Anything that does not belong where it is, the way it is, is an "open loop" pulling on your attention.
In order to deal effectively with all of that, you must first identify and collect all those things that are "ringing your bell" in some way, and then plan how to handle them. That may seem like a simple thing to do, but in practice most people don't know how to do it in a consistent way.
The Basic Requirements for Managing Commitments
Managing commitments well requires the implementation of some basic activities and behaviors:
• First of all, if it's on your mind, your mind isn't clear. Anything you consider unfinished in any way must be captured in a trusted system outside your mind, or what I call a collection bucket, that you know you'll come back to regularly and sort through.
• Second, you must clarify exactly what your commitment is and decide what you have to do, if anything, to make progress toward fulfilling it.
• Third, once you've decided on all the actions you need to take, you must keep reminders of them organized in a system you review regularly.

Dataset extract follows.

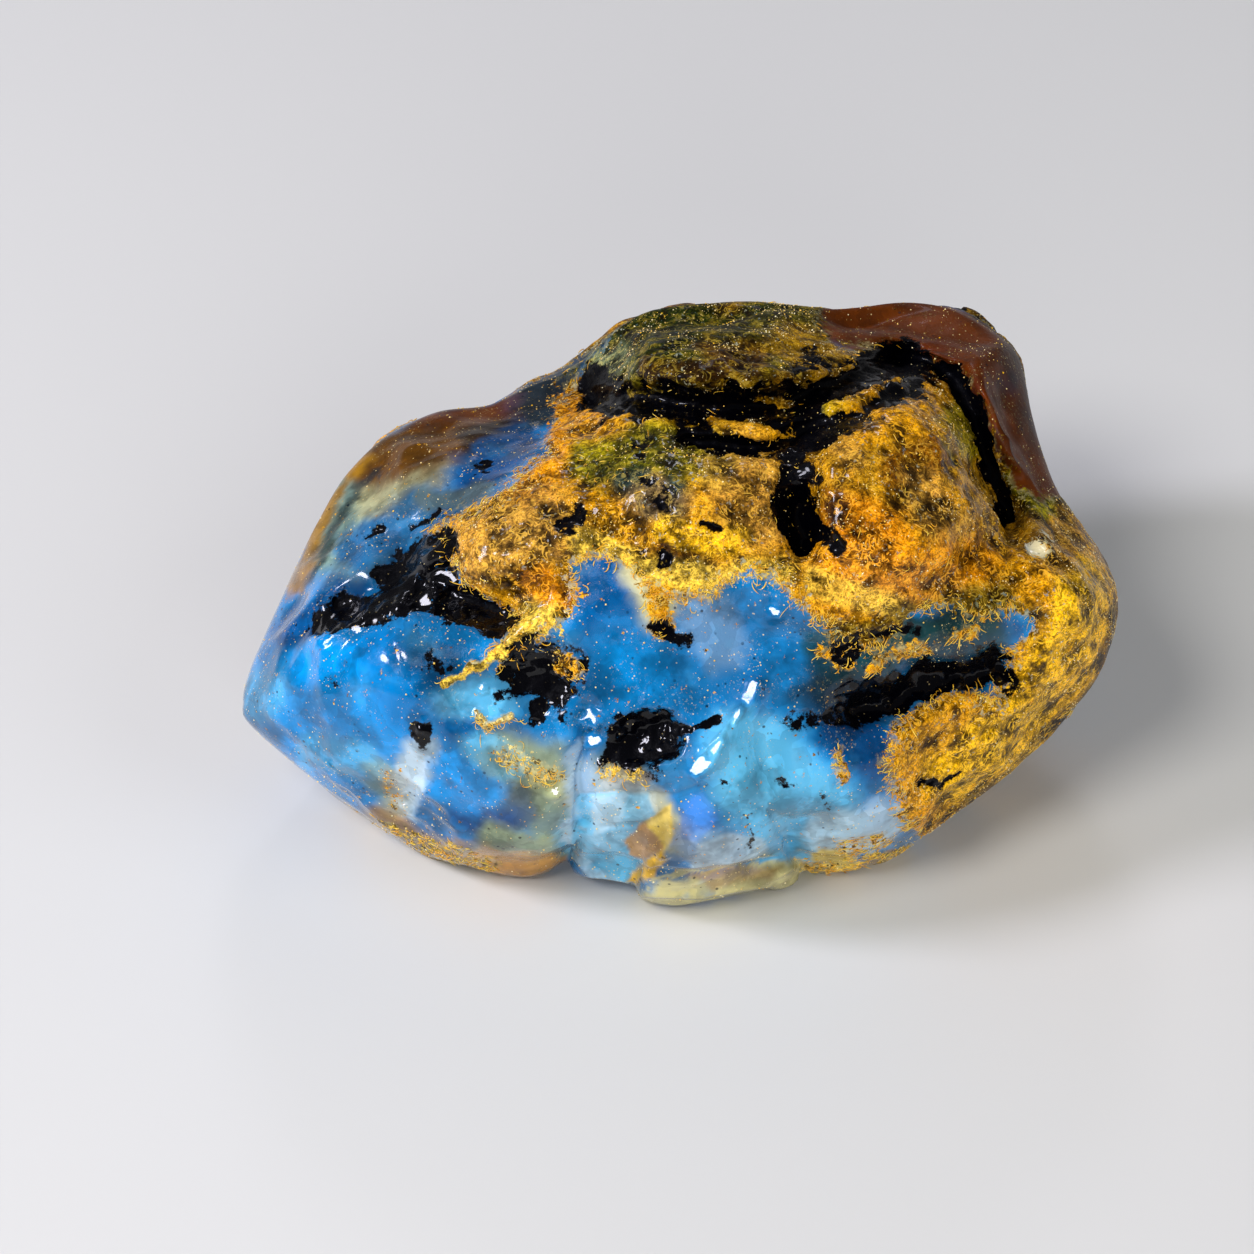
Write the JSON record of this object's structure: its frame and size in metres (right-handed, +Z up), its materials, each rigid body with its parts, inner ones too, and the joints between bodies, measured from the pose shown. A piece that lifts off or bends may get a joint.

An Important Exercise to Test This Model
I suggest that you write down the project or situation that is most on your mind at this moment. What most "bugs" you, distracts you, or interests you, or in some other way consumes a large part of your conscious attention? It may be a project or problem that is really "in your face," something you are being pressed to handle, or a situation you feel you must deal with sooner rather than later.